When these nasty militia men, lead by Giancarlo Esposito's Capt. Tom Neville, come to town in search of Ben and what he may know about the blackout, things get ugly. Danny's attempt to defend his father against the soldiers goes sour and ends with him being taken captive. Ben tells Charlie that she must go to Chicago and find her uncle Miles (Billy Burke), a former military man, who will help her get her brother back. Ben's nerdy friend Aaron (Zak Orth) and doctor girlfriend Maggie (Anna Lise Phillips) join Charlie on her journey.

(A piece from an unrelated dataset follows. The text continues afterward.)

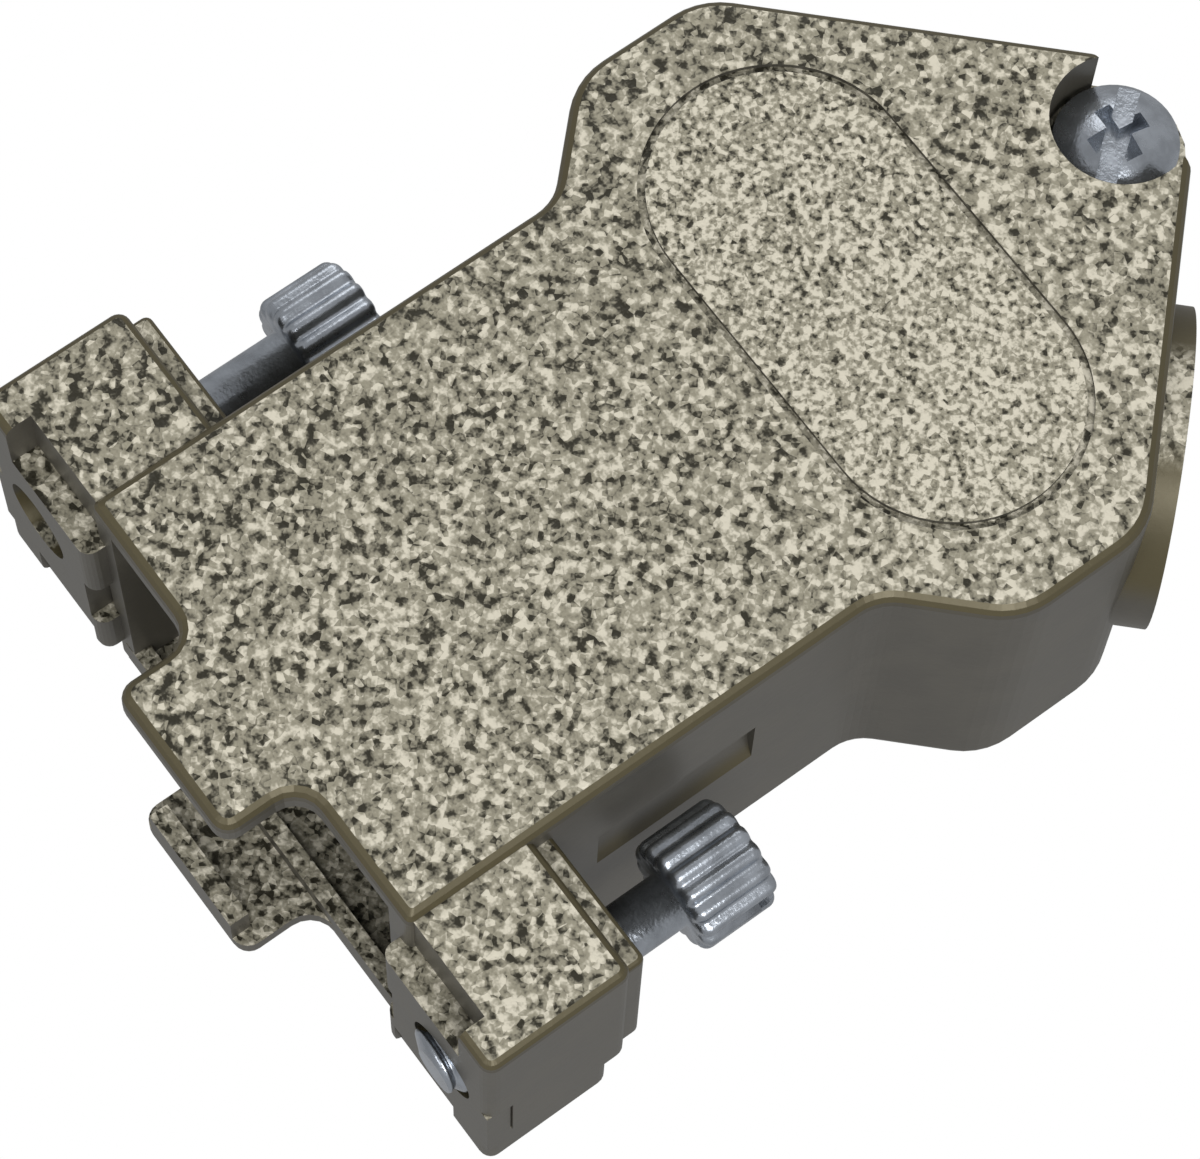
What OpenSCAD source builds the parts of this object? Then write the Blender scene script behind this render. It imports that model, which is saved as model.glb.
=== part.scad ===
// Two-part die-cast metal hood for a 9-way D-subminiature connector, with a
// 45 degree cable outlet and two captive thumb screws.
// x runs across the hood, y from the mating face to the rear, z up.
// y = 0 is the front face of the screw ears, z = 0 the underside of the hood.

/* [Body] */
// Width of the body between the ears
body_w = 19.05; // [18:0.1:20.5]
// Height of the closed hood
body_h = 14.6; // [14:0.1:16]
// Thickness of the cast walls
wall = 1.2; // [1:0.1:1.5]
// Radius of the outer long edges
edge_r = 0.6; // [0.3:0.05:0.9]
// Height of the parting line above the underside
seam_z = 4.95; // [4.4:0.05:5.4]
// How far the lower shell stands back from the upper one
seam_step = 0.08; // [0:0.01:0.15]
// Distance of the body front behind the ear faces
mouth_y = 0.84; // [0.6:0.02:1.2]

/* [Tongues] */
// Width of the two front tongues
tongue_w = 6.6; // [5:0.1:8]
// Reach of the tongues in front of the ear faces
tongue_reach = 2.4; // [1.8:0.1:3]
// Height of the hook at the front of the lower tongue, above its plate
hook_h = 1.5; // [0.8:0.1:2]
// Thickness of the hook
hook_t = 0.8; // [0.6:0.1:1.1]

/* [Head] */
// Distance of the shoulders behind the ear faces
shoulder_y = 20.9; // [19:0.1:23]
// Width across the rear head
head_w = 26.2; // [25.6:0.1:27.5]
// Distance of the virtual rear corner behind the ear faces
apex_y = 43.25; // [42.4:0.1:44.5]
// Plan radius of the head corners
head_r = 3; // [2.4:0.1:3.4]
// Plan radius of the hollow where body and head meet
hollow_r = 2; // [1:0.1:2.4]

/* [Badge field] */
// Length of the bare oval field on top
badge_l = 20.2; // [16:0.1:21]
// Width of the oval field
badge_w = 10.2; // [8:0.1:11]
// Distance of the field centre behind the ear faces
badge_y = 27.6; // [27:0.1:28.2]
// Width of the groove round the field
badge_groove = 0.3; // [0.2:0.02:0.4]
// Depth of the groove
badge_depth = 0.2; // [0.1:0.02:0.3]

/* [Ears] */
// Width over the two ears
ears_w = 30.5; // [30:0.1:31.5]
// Length of an ear from front to rear
ear_l = 6.1; // [5.9:0.1:6.6]
// How far the ear tops lie below the top of the body
ear_drop = 0.4; // [0.2:0.05:0.8]
// Height of the ear undersides
ear_z = 2.1; // [1.8:0.1:2.6]
// Thickness of the rear plate that holds the screw shank
plate_t = 0.8; // [0.6:0.05:1]
// Depth of the step in the top front edge, along y
step_y = 1.1; // [0.8:0.05:1.3]
// Height of that step
step_h = 2.6; // [1.8:0.1:2.8]
// Outer wall left standing beside the step
step_wall = 1.7; // [1.4:0.1:2]

/* [Thumb screws] */
// Distance between the two screw axes
screw_pitch = 24.99; // [24.9:0.01:25.1]
// Height of the screw axes
screw_z = 8.15; // [8:0.05:8.4]
// Diameter of the thread at the tip
thread_d = 2.84; // [2.6:0.02:3]
// Length of the thread
thread_l = 4.4; // [4:0.1:4.6]
// Diameter of the thinner shank behind the thread
shank_d = 2.2; // [2:0.05:2.4]
// Clearance round the shank, on the radius
shank_play = 0.09; // [0.05:0.01:0.1]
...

It's not so surprising that Revolution is incredibly silly, adventure stories often are. What is a surprising is how little fun it is. Outside of Burke's performance (including an extended sword fight that is both ridiculous and enjoyable), everything in this show drags. A lot of the delight in futuristic stories like these comes with discovering the world these characters now live in and how it compares to and comments on our own. Abandoned vehicles and overgrown cities aside, this seems to be far from Revolution's mind. Of course, it doesn't help that our window into this world, Spiridakos's Charlie, makes for a very inadequate guide. Little more than a (very) poor woman's Katniss Everdeen, the creators put a crossbow in her hands and gave her boy's name in the hope that this would deliver an instant action heroine. But Charlie spends much of the pilot getting rescued by male characters and moaning about family obligations. This behavior and Spiridakos's uninspired performance make Charlie a major drag on the show. Perhaps this could improved in future episode with more screen time given Burke's Han Solo-esque rogue, but he is sadly absent for half of the pilot.
A problematic and convuluted mythology and an uninspired young cast prevent Revolution from becoming the entertaining, escapist television it could have been.
Revolution airs Mondays at 9pm on NBC.